• Requirements
Present the following data again exactly as it is shown.

• Recorded information
◆ ◆ ◆ ◆
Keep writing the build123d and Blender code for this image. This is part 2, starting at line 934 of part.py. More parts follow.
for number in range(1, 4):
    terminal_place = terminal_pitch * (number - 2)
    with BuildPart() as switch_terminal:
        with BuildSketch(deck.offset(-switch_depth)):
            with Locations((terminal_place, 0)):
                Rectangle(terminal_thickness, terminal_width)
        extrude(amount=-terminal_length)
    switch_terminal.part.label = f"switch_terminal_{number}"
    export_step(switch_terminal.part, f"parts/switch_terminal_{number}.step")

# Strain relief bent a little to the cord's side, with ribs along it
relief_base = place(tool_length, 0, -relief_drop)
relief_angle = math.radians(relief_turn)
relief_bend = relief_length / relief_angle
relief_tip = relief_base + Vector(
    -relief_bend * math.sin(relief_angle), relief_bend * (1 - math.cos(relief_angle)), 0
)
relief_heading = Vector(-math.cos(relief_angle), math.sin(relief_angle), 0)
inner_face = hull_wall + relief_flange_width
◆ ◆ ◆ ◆
• Worked solution
Keep writing the build123d and Blender code for this image. This is part 2, starting at line 934 of part.py. More parts follow.
for number in range(1, 4):
    terminal_place = terminal_pitch * (number - 2)
    with BuildPart() as switch_terminal:
        with BuildSketch(deck.offset(-switch_depth)):
            with Locations((terminal_place, 0)):
                Rectangle(terminal_thickness, terminal_width)
        extrude(amount=-terminal_length)
    switch_terminal.part.label = f"switch_terminal_{number}"
    export_step(switch_terminal.part, f"parts/switch_terminal_{number}.step")

# Strain relief bent a little to the cord's side, with ribs along it
relief_base = place(tool_length, 0, -relief_drop)
relief_angle = math.radians(relief_turn)
relief_bend = relief_length / relief_angle
relief_tip = relief_base + Vector(
    -relief_bend * math.sin(relief_angle), relief_bend * (1 - math.cos(relief_angle)), 0
)
relief_heading = Vector(-math.cos(relief_angle), math.sin(relief_angle), 0)
inner_face = hull_wall + relief_flange_width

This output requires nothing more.